The second most widespread god was Thunor, whose Norse counterpart is Thor, a hammer-wielding god associated with thunder, lightning, storms, oak trees, strength and the protection of the common man.
In this period of history the oak tree was regarded as the Tree of Life, as it’s deep roots penetrate the Underworld and it’s branches reach high into the sky.
We also believe it is likely that the oak tree was sacred to the Druids, who have always been associated with sacred groves and particularly oak forests.
More specifically, the Forest of Dean is home to the largest stock of mature oak in the country. This is in part due to the English naval hero, Vice Admiral Horatio Lord Nelson.

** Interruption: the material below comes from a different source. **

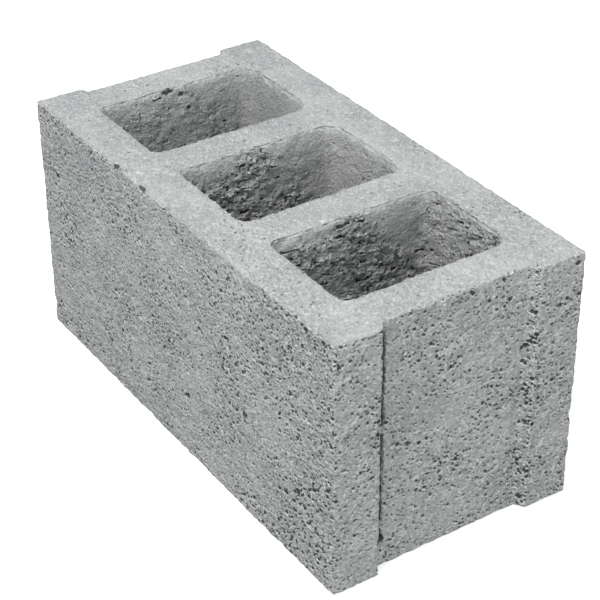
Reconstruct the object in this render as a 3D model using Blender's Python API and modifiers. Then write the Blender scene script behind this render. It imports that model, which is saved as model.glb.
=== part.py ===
"""A hollow concrete block, moulded in one piece.

The block stands on its bed face. Its length runs along X, its width along Y and its
height along Z, and the origin is at the middle of the bed face. Three rounded
rectangular cores run through it from bed to bed, and each end has a shallow,
full-height recess between two flanges.
"""

import bmesh
import bpy
from mathutils import Matrix, Vector

BLOCK_NAME = "concrete_block"

# Outer size, in metres.
LENGTH = 0.400
WIDTH = 0.200
HEIGHT = 0.200

# Cores: their size at the upper bed face, and how much further out every wall stands
# at the lower bed face, so that the mould's core bars draw out of the block.
CORE_COUNT = 3
CORE_LENGTH = 0.084
CORE_WIDTH = 0.131
CORE_CORNER_RADIUS = 0.012
CORE_DRAFT = 0.0015
WEB = 0.034  # concrete between two cores
CORE_PITCH = CORE_LENGTH + WEB

# End recesses: the flanges beside them are this wide at the end face, and the sides of
# the recess lean in by the taper on the way to its floor.
FLANGE_WIDTH = 0.037
RECESS_DEPTH = 0.0075
RECESS_TAPER = 0.0045

ARRIS_RADIUS = 0.0015  # every moulded edge is a little round
ARRIS_ANGLE = 0.6  # radians: edges that turn more than this are arrises
CORNER_SEGMENTS = 8
ARRIS_SEGMENTS = 2
OVERSHOOT = 0.010  # how far a cutter passes the face that it cuts

CONCRETE_COLOUR = (0.38, 0.39, 0.385, 1.0)
CONCRETE_ROUGHNESS = 0.92


def clear_scene():
    """Remove every object that the file starts with."""
    for obj in list(bpy.data.objects):
        bpy.data.objects.remove(obj, do_unlink=True)


def new_collection(name):
    """Return a new collection linked to the scene."""
    collection = bpy.data.collections.new(name)
    bpy.context.scene.collection.children.link(collection)
    return collection


def concrete():
    """Return the block's material: matt, light grey, vibrated concrete."""
    material = bpy.data.materials.new("vibrated_concrete")
    material.use_nodes = True
    shader = material.node_tree.nodes["Principled BSDF"]
    shader.inputs["Base Color"].default_value = CONCRETE_COLOUR
    shader.inputs["Roughness"].default_value = CONCRETE_ROUGHNESS
    shader.inputs["Metallic"].default_value = 0.0
    return material


def box_mesh(size):
    """Return a bmesh box of the given size, centred on its own origin."""
    mesh = bmesh.new()
    bmesh.ops.create_cube(mesh, size=1.0)
    bmesh.ops.scale(mesh, vec=Vector(size), verts=mesh.verts)
    return mesh


def new_object(name, mesh, centre, collection):
    """Turn a bmesh into an object of the collection, placed at its centre."""
    data = bpy.data.meshes.new(name)
    mesh.to_mesh(data)
    mesh.free()
    obj = bpy.data.objects.new(name, data)
    obj.location = centre
    collection.objects.link(obj)
    return obj


def as_cutter(obj):
    """Keep a helper out of the render and show it as a wire."""
    obj.hide_render = True
    obj.display_type = "WIRE"
    return obj


def core_cutter(index, collection):
    """Return the cutter of one core: a drafted box with rounded upright corners."""
    height = HEIGHT + 2 * OVERSHOOT
    mesh = box_mesh((CORE_LENGTH, CORE_WIDTH, height))
    upright = [e for e in mesh.edges if abs(e.verts[0].co.z - e.verts[1].co.z) > height / 2]
    bmesh.ops.bevel(
        mesh,
        geom=upright,
        offset=CORE_CORNER_RADIUS,
        offset_type="OFFSET",
        segments=CORNER_SEGMENTS,
        profile=0.5,
        affect="EDGES",
    )
    # Every wall moves out by the draft over one block height; the cutter's own ends lie
    # the overshoot above and below the beds, so they take the same slope further.
    for vert in mesh.verts:
        above_lower_bed = vert.co.z + HEIGHT / 2
        outward = CORE_DRAFT * (1.0 - above_lower_bed / HEIGHT)
        vert.co.x *= 1.0 + outward / (CORE_LENGTH / 2)
        vert.co.y *= 1.0 + outward / (CORE_WIDTH / 2)
    centre_x = (index - (CORE_COUNT - 1) / 2) * CORE_PITCH
    cutter = new_object(f"core_{index + 1}", mesh, (centre_x, 0.0, HEIGHT / 2), collection)
    return as_cutter(cutter)


def recess_cutter(side, collection):
    """Return the cutter of one end recess; side is -1 or +1 along X."""
    depth = RECESS_DEPTH + OVERSHOOT
    lean = RECESS_TAPER / RECESS_DEPTH
    mouth_half = WIDTH / 2 - FLANGE_WIDTH
    mesh = box_mesh((depth, 2 * mouth_half, HEIGHT + 2 * OVERSHOOT))
    for vert in mesh.verts:
        past_end_face = vert.co.x * side - (depth / 2 - OVERSHOOT)
        half = mouth_half + lean * past_end_face
        vert.co.y = half if vert.co.y > 0 else -half
    centre_x = side * (LENGTH / 2 - RECESS_DEPTH + depth / 2)
    end = "plus_x" if side > 0 else "minus_x"
    cutter = new_object(f"recess_{end}", mesh, (centre_x, 0.0, HEIGHT / 2), collection)
    return as_cutter(cutter)


def cut(obj, cutter):
    """Subtract a cutter from an object."""
    modifier = obj.modifiers.new(f"cut_{cutter.name}", "BOOLEAN")
    modifier.operation = "DIFFERENCE"
    modifier.solver = "EXACT"
    modifier.object = cutter


def round_arrises(obj):
    """Round every sharp edge, and leave the facets of the core corners alone."""
    modifier = obj.modifiers.new("arrises", "BEVEL")
    modifier.width = ARRIS_RADIUS
    modifier.segments = ARRIS_SEGMENTS
    modifier.limit_method = "ANGLE"
    modifier.angle_limit = ARRIS_ANGLE
    modifier.use_clamp_overlap = True


def build():
    """Build the block and its cutters."""
    clear_scene()
    parts = new_collection(BLOCK_NAME)
    cutters = new_collection("cutters")
    block = new_object(BLOCK_NAME, box_mesh((LENGTH, WIDTH, HEIGHT)), (0, 0, 0), parts)
    block.data.transform(Matrix.Translation((0.0, 0.0, HEIGHT / 2)))
    block.data.materials.append(concrete())
    for side in (-1, 1):
        cut(block, recess_cutter(side, cutters))
    for index in range(CORE_COUNT):
        cut(block, core_cutter(index, cutters))
    round_arrises(block)


build()
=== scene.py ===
"""Looks for a hollow concrete block with three cores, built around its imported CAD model.

The block is one piece of dry-mix concrete, pressed and vibrated in a steel mould. It stands on
its lower bed, with its length along X, its width along Y and its height along Z, in metres.
"""

import logging
import math
import random
from dataclasses import dataclass, field
from enum import Enum
from typing import Any

import bmesh
import bpy
from mathutils import Euler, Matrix, Quaternion, Vector, kdtree, noise


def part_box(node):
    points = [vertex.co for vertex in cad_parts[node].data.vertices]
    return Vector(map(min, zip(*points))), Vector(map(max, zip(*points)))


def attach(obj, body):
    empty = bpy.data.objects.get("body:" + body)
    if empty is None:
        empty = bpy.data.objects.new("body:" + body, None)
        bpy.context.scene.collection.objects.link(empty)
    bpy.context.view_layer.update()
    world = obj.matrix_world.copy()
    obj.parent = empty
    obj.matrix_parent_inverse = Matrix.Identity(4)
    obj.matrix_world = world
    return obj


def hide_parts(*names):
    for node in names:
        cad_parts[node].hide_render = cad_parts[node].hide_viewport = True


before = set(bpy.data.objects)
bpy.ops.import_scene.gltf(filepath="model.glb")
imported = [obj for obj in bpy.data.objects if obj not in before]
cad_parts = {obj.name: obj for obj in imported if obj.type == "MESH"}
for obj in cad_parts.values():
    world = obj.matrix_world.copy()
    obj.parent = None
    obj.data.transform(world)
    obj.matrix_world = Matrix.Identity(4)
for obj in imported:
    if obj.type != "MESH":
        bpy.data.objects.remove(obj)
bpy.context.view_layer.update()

log = logging.getLogger("concrete_block")

NODE = "concrete_block"
SLOT = "vibrated_concrete"
MM = 0.001
SEED = 9
KEEP_MATERIAL = -1  # a bevel's new faces keep their neighbours' material
KEPT_DIGITS = 7  # of a place in metres
OUTER_BAND = 1.2 * MM  # a face this near the outer box belongs to a side or an end
FACING = 0.7  # a face looks along an axis where its normal has more than this along it
ARRIS_TURN = math.radians(45)  # an edge that turns more than this is an arris
CRISP_TURN = math.radians(50)  # an edge that turns more than this is shaded crisp

# The skin's lumps and pores are drawn out along one slanting line, as they were when the mould
# was stripped off.
LEAN_TURNS = (0.0, math.radians(-26), math.radians(-45))
LEAN = Euler(LEAN_TURNS).to_matrix()
DRAW_OUT = 1.7


# ---------------------------------------------------------------------------------------------
# Small tools
# ---------------------------------------------------------------------------------------------


def linear(colour: str) -> tuple[float, float, float, float]:
    """Turn an sRGB hex colour into linear red, green, blue and alpha.

    Args:
        colour: Six hex digits, such as "9FA3A2".

    Returns:
        The colour as Blender's sockets take it.
    """
    channels = [int(colour[i : i + 2], 16) / 255 for i in (0, 2, 4)]
    red, green, blue = (c / 12.92 if c <= 0.04045 else ((c + 0.055) / 1.055) ** 2.4 for c in channels)
    return red, green, blue, 1.0


def per_metre(spacing_mm: float) -> float:
    """Return the texture scale that gives a pattern this spacing, in millimetres."""
    return 1.0 / (spacing_mm * MM)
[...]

Lord Nelson visited the Forest in 1802 looking for shipbuilding timber and became concerned by the diminishing stocks of oak.
As a result, thirty million acorns were planted, although by the time they were sufficiently grown, shipbuilding had moved on to use iron and steel.
Our home lies surrounded in all directions by trees, and not far from here is the site of the Newland Oak.
This remarkable tree is known to have been in place for at least two hundred years, and was recorded as being 46ft in girth before the elements took their toll in the 1950s and 1960s. It is estimated that the tree was around one thousand years old, and has been succeeded by a new oak grown from a cutting of the original that was almost 23ft high and over 2ft in girth when measured in 2000.
It is, therefore, fitting that I offer my thoughts and musings from the idyllic setting that I have found in the Shadow of the Oak.